## [Excerpted records]
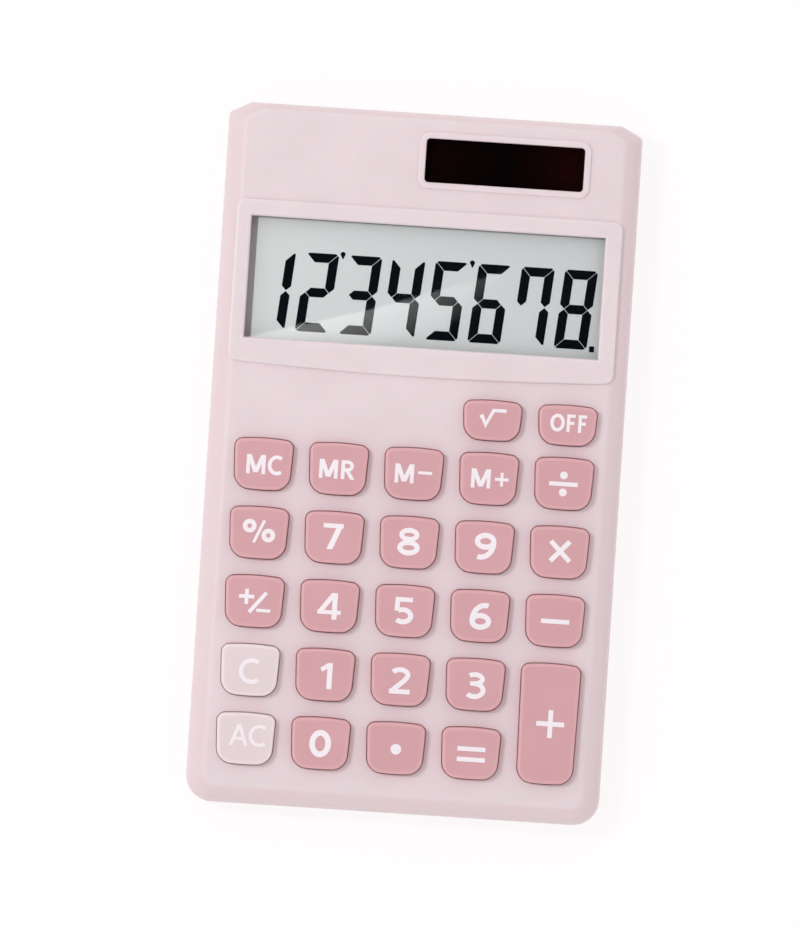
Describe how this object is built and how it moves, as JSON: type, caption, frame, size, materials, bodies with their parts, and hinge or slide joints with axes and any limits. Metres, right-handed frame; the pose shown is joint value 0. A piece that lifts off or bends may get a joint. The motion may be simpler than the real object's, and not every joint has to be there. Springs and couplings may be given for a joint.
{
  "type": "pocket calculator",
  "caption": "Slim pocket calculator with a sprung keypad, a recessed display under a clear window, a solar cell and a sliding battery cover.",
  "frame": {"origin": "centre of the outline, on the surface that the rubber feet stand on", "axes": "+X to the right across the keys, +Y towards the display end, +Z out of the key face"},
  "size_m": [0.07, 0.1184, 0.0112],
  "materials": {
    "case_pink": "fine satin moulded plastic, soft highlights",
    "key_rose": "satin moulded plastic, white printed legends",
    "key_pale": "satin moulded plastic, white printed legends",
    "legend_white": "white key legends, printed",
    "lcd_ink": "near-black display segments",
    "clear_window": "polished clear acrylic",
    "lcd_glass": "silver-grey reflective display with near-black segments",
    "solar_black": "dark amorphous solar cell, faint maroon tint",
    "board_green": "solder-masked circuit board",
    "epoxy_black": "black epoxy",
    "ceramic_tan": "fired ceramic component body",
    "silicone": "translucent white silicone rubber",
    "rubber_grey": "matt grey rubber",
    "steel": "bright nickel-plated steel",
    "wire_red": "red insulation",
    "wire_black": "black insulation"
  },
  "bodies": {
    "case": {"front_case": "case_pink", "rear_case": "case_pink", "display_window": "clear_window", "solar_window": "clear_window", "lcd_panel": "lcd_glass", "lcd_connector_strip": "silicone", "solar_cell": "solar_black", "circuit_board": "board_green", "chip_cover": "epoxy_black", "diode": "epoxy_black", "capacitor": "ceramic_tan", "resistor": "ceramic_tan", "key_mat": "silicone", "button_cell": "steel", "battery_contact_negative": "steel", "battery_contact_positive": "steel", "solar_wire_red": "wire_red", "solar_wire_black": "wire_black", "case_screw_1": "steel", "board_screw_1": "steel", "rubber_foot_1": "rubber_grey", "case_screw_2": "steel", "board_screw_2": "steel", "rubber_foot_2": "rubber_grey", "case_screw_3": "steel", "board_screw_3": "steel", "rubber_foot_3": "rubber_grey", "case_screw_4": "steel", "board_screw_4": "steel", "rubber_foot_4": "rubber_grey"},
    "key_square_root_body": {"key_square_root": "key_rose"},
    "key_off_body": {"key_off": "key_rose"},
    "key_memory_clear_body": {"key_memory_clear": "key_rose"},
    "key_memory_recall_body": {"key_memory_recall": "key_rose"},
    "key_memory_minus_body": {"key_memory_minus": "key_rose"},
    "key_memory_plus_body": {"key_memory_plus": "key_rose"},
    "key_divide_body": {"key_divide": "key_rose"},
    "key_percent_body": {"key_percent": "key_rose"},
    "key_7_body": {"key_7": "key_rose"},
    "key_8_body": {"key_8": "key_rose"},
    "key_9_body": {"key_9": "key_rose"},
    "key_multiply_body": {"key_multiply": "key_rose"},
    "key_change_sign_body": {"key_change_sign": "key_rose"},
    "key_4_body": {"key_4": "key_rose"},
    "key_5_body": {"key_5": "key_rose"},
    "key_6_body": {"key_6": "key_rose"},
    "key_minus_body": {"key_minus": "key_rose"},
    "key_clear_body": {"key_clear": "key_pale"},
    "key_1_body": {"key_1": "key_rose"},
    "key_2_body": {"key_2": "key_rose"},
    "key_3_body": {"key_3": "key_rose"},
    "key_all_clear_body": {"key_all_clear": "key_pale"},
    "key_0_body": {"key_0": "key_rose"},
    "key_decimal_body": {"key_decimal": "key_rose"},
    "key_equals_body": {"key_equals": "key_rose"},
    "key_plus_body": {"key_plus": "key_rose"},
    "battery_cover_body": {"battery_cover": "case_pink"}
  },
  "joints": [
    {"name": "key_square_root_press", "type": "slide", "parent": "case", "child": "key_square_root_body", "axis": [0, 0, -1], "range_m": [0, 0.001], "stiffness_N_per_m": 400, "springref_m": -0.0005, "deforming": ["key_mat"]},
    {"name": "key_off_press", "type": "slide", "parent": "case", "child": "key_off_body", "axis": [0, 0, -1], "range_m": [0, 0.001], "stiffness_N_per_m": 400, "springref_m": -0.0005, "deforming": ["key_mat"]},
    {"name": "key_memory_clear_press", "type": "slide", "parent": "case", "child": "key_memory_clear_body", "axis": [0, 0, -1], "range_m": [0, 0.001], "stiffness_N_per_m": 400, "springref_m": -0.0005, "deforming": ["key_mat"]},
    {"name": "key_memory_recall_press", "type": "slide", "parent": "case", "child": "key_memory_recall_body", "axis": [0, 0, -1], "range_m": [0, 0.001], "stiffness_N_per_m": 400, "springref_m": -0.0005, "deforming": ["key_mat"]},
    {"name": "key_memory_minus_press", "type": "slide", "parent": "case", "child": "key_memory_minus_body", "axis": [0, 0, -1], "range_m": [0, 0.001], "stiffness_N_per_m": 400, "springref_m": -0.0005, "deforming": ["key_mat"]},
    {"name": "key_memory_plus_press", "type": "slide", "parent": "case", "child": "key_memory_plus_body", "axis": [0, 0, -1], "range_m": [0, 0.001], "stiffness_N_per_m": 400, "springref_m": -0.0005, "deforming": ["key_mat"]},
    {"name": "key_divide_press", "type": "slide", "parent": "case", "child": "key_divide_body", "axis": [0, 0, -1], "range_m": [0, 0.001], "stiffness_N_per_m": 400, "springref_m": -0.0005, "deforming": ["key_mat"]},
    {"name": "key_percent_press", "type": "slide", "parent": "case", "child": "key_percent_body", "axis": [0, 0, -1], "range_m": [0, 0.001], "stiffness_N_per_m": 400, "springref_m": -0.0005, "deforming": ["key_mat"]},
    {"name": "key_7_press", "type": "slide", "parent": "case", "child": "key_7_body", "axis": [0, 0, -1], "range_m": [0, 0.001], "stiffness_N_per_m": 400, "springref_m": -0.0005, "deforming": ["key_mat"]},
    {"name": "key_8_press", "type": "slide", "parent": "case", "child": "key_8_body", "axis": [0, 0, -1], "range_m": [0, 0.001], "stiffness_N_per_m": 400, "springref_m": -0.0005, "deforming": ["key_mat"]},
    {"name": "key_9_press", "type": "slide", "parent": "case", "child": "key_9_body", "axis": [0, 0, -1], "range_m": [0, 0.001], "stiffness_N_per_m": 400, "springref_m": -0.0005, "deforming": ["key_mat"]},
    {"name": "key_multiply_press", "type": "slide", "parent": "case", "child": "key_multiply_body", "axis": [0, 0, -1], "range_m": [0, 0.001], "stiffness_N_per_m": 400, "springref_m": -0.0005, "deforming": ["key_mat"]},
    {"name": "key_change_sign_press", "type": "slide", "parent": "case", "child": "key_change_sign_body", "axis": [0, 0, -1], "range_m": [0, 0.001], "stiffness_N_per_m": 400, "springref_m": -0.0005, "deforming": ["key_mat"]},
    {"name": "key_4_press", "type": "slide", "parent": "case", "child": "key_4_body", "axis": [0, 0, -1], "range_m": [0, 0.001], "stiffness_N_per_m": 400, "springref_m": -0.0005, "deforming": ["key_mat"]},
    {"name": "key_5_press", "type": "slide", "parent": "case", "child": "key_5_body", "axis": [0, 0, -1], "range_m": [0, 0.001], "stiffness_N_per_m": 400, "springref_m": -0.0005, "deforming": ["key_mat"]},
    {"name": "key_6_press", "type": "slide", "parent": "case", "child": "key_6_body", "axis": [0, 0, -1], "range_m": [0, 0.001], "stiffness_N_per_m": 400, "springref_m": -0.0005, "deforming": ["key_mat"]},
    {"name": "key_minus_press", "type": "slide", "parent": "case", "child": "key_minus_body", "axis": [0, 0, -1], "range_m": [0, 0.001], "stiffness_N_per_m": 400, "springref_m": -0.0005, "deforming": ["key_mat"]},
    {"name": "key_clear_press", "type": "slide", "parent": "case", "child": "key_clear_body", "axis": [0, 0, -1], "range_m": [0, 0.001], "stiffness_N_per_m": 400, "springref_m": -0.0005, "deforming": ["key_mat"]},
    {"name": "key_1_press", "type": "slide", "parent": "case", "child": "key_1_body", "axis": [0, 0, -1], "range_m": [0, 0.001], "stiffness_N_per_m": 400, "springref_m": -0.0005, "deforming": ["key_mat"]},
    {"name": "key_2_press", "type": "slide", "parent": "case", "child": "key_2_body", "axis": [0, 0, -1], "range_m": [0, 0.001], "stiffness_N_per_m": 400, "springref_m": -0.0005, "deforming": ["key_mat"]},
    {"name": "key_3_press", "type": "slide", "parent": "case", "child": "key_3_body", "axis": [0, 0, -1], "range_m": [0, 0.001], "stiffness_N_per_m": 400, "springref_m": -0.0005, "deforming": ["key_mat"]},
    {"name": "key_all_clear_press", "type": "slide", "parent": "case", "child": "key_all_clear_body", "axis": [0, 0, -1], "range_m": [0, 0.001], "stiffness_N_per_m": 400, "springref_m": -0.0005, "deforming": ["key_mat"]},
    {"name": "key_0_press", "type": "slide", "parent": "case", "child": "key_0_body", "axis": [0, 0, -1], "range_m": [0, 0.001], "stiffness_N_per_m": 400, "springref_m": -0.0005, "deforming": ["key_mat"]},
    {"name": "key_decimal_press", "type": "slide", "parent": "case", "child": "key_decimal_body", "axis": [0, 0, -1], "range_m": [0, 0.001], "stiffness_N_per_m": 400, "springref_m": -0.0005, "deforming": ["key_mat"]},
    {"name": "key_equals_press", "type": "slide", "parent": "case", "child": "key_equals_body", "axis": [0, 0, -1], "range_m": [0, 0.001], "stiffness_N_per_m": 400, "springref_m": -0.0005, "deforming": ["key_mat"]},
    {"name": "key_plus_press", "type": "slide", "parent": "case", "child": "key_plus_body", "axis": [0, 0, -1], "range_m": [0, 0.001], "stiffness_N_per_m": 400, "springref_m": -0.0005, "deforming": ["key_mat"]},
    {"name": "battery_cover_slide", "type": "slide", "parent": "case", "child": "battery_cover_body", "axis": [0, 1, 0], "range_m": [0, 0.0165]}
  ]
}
...
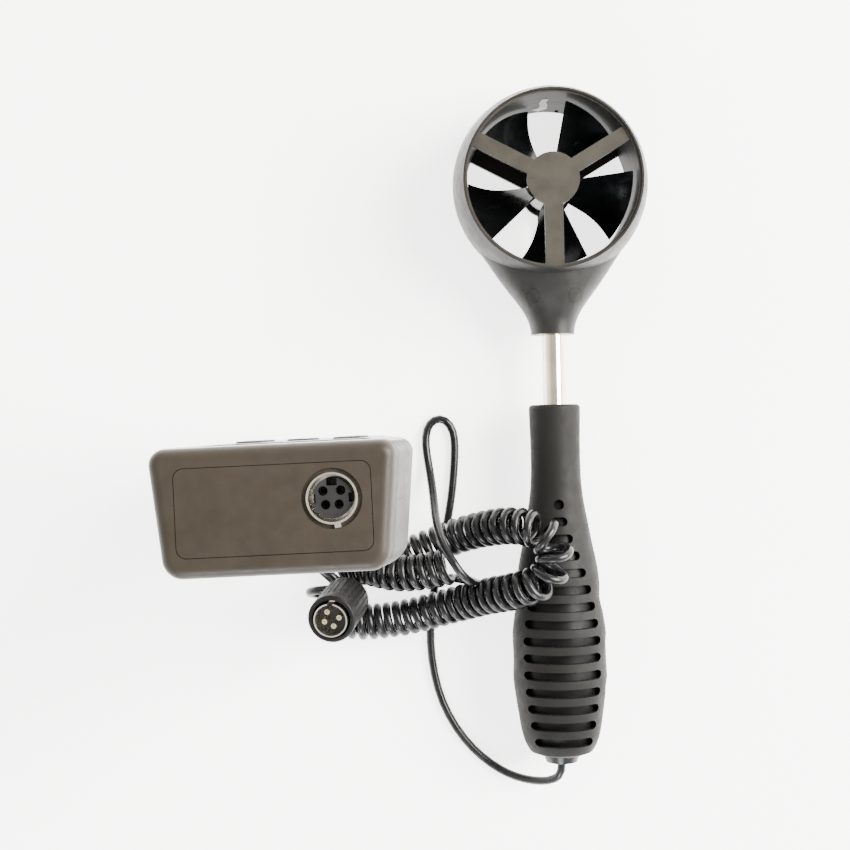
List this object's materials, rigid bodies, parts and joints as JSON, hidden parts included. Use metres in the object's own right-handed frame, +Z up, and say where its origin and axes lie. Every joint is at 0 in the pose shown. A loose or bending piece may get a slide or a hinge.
==
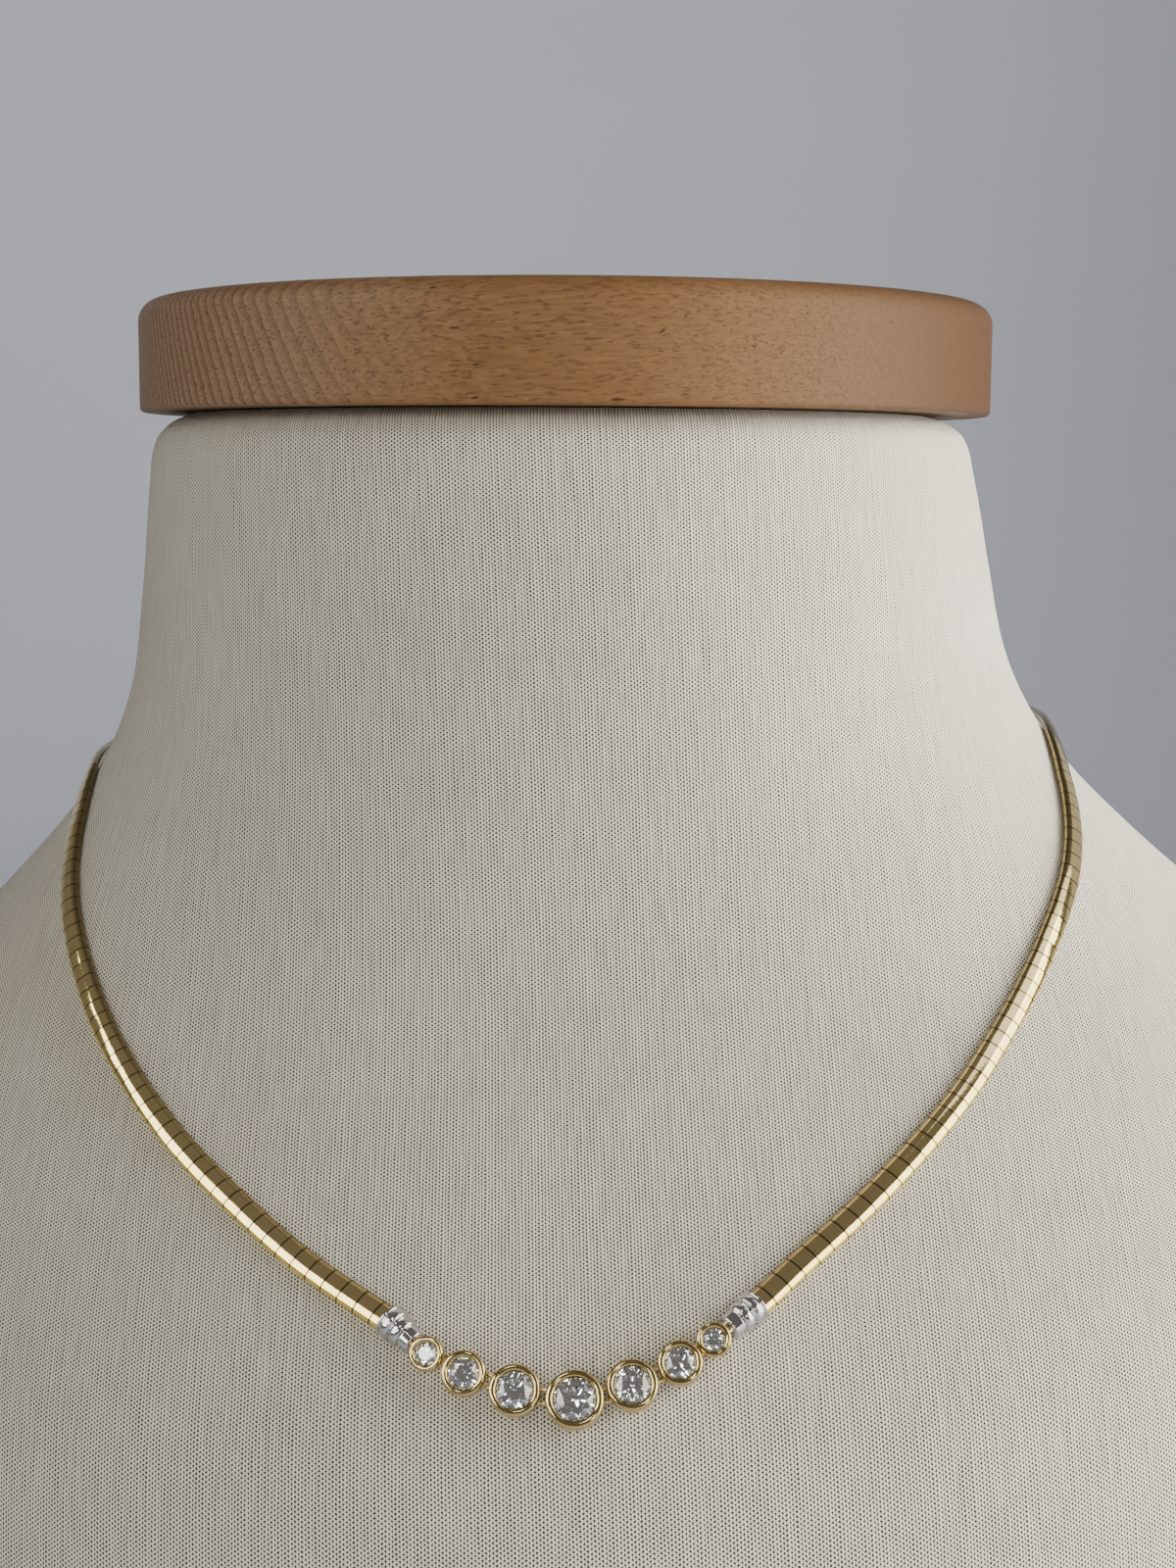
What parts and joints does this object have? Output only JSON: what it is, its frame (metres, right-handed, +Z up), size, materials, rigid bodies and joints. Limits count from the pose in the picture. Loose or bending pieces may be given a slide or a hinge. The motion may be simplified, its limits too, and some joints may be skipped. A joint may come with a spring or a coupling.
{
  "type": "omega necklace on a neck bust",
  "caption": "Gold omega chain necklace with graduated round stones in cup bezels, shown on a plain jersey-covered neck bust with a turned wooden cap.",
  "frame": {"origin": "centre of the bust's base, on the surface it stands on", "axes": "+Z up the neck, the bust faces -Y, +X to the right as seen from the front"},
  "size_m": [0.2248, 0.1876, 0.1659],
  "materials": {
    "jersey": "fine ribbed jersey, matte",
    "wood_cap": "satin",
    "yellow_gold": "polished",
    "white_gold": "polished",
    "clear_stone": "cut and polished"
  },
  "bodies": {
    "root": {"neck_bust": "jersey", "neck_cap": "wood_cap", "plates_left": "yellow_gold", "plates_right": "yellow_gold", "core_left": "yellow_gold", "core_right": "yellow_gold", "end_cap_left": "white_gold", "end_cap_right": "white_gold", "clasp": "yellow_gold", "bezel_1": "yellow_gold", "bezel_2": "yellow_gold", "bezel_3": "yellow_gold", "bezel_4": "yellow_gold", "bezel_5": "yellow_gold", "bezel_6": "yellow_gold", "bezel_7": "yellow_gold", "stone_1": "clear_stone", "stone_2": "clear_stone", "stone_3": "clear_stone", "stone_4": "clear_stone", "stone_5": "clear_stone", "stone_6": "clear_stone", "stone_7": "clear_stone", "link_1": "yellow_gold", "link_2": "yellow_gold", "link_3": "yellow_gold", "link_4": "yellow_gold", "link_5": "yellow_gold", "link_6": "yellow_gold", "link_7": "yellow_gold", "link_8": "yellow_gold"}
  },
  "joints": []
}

## [Problem requirements]
Tally the lines that hold the string "joints" and state the total, nothing more.

## [Full answer]
5